From the listing below, extract every line containing "that".

▶ _Supplied material_:
[START]
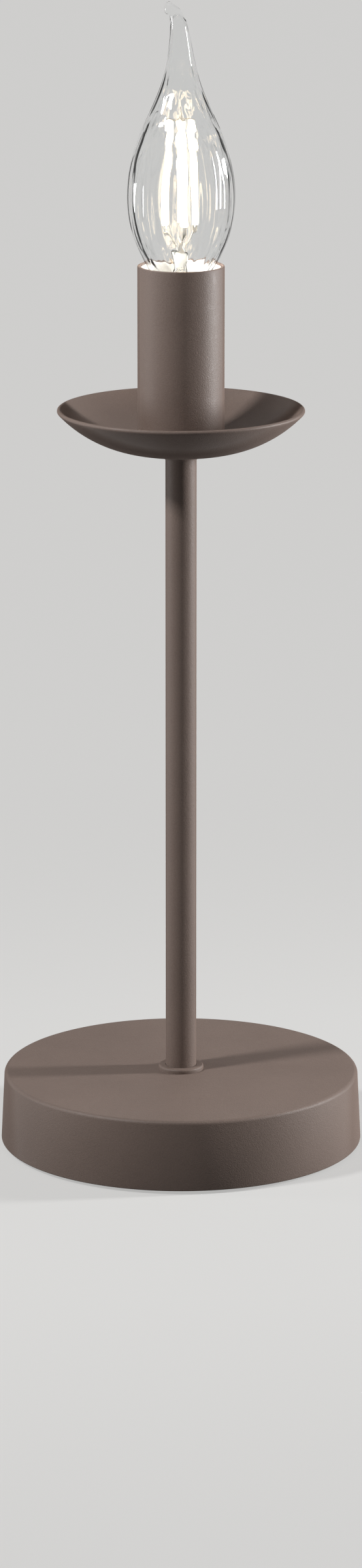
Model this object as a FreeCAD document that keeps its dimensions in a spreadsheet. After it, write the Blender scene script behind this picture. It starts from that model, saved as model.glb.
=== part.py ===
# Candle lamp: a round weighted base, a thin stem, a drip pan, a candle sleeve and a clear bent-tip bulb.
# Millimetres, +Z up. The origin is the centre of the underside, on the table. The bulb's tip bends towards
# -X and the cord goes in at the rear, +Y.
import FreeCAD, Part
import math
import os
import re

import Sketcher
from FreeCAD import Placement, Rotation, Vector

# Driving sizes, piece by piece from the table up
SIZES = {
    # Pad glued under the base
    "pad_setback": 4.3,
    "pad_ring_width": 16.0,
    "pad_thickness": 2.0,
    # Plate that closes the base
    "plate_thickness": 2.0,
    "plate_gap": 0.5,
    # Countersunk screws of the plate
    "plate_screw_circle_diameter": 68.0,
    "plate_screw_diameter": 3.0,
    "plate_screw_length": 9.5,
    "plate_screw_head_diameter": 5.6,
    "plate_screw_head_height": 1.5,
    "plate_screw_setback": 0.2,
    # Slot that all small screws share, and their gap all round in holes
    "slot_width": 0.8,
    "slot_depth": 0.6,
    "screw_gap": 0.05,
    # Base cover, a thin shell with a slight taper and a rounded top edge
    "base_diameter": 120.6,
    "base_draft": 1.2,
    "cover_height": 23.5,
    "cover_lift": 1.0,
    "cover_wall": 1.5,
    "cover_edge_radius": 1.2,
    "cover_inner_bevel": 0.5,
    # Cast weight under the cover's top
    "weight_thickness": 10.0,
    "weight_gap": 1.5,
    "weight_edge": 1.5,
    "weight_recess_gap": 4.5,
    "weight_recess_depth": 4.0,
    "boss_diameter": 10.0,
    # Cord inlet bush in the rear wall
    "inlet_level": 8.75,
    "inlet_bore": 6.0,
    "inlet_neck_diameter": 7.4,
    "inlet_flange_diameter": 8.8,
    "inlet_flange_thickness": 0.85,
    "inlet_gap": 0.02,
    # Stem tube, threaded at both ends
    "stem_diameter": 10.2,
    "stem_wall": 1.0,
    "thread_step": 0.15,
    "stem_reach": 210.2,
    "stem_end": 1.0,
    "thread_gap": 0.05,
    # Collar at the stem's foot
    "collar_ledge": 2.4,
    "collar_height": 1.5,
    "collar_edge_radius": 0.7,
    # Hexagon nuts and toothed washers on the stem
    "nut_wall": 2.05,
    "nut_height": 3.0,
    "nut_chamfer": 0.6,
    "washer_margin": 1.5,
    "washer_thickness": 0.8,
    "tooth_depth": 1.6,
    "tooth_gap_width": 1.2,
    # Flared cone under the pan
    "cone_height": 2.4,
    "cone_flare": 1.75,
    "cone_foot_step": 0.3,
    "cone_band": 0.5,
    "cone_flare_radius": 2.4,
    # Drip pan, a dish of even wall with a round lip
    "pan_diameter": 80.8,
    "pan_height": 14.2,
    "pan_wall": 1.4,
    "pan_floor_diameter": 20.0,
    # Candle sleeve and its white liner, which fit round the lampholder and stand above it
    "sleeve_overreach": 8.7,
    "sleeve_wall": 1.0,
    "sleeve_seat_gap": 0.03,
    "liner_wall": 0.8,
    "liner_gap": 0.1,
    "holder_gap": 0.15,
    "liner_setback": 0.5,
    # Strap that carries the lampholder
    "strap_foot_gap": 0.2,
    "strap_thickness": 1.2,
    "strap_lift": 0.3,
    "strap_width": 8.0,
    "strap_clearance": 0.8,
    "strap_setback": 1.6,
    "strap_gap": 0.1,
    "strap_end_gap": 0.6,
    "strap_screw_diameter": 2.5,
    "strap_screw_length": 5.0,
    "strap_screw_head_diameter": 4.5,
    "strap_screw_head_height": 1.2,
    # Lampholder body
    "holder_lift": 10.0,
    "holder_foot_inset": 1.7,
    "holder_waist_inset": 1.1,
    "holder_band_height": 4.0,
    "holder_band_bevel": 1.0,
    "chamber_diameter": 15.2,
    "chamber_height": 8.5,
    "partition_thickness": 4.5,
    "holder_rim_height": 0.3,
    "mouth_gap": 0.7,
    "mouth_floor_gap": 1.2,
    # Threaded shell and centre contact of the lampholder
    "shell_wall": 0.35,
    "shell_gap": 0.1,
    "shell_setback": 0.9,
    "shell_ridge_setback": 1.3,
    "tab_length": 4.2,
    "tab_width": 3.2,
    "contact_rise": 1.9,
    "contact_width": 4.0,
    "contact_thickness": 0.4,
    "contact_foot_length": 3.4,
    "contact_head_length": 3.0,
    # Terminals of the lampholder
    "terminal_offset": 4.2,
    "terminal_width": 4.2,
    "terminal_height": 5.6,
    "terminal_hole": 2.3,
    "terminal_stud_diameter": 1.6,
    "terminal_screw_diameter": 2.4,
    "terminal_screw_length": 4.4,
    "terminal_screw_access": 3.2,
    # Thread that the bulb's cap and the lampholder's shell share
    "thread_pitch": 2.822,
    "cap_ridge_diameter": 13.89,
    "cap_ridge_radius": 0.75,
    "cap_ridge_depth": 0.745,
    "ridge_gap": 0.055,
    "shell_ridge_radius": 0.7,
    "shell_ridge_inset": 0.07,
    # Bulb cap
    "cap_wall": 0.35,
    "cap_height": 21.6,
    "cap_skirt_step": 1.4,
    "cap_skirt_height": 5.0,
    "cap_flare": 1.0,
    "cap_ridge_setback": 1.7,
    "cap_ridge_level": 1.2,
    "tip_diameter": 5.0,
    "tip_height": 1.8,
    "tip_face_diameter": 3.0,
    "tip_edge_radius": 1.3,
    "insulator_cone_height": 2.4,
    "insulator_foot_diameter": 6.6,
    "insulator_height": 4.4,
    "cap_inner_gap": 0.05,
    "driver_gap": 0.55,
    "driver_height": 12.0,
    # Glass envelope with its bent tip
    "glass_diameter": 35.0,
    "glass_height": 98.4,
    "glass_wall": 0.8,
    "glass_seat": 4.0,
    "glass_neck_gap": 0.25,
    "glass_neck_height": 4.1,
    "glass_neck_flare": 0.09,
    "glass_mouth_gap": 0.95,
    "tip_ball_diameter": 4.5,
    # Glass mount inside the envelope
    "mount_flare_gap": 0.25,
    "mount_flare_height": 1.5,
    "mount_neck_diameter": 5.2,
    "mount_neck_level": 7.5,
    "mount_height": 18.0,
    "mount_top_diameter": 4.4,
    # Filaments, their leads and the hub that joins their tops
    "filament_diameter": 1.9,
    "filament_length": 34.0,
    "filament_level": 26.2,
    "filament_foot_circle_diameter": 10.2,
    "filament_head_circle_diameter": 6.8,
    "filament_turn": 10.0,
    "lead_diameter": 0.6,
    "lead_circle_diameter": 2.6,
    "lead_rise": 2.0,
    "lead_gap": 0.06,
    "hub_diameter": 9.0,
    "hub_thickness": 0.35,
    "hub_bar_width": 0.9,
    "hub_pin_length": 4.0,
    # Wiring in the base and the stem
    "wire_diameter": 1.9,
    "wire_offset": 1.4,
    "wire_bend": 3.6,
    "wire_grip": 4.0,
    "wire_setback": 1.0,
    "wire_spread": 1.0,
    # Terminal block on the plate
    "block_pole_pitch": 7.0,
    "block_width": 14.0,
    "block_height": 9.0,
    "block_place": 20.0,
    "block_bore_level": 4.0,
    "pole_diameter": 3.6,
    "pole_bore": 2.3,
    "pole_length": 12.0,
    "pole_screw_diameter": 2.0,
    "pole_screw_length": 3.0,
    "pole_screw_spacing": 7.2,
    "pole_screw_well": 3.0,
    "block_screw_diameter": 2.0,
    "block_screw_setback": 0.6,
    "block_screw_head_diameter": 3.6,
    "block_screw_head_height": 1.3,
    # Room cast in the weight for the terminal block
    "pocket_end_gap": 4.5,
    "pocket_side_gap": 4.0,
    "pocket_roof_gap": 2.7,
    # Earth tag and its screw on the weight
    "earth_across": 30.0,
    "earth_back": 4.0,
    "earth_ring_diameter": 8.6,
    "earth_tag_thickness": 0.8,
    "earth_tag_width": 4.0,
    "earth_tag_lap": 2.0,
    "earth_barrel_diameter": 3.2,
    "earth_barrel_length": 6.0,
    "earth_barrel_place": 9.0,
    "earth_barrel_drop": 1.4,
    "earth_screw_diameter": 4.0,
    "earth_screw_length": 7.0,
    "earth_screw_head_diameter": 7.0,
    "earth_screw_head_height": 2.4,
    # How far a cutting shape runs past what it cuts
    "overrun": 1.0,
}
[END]
▶ _Answer to the task_:
Model this object as a FreeCAD document that keeps its dimensions in a spreadsheet. After it, write the Blender scene script behind this picture. It starts from that model, saved as model.glb.
    # Plate that closes the base
    # Slot that all small screws share, and their gap all round in holes
    # Strap that carries the lampholder
    # Thread that the bulb's cap and the lampholder's shell share
    # Filaments, their leads and the hub that joins their tops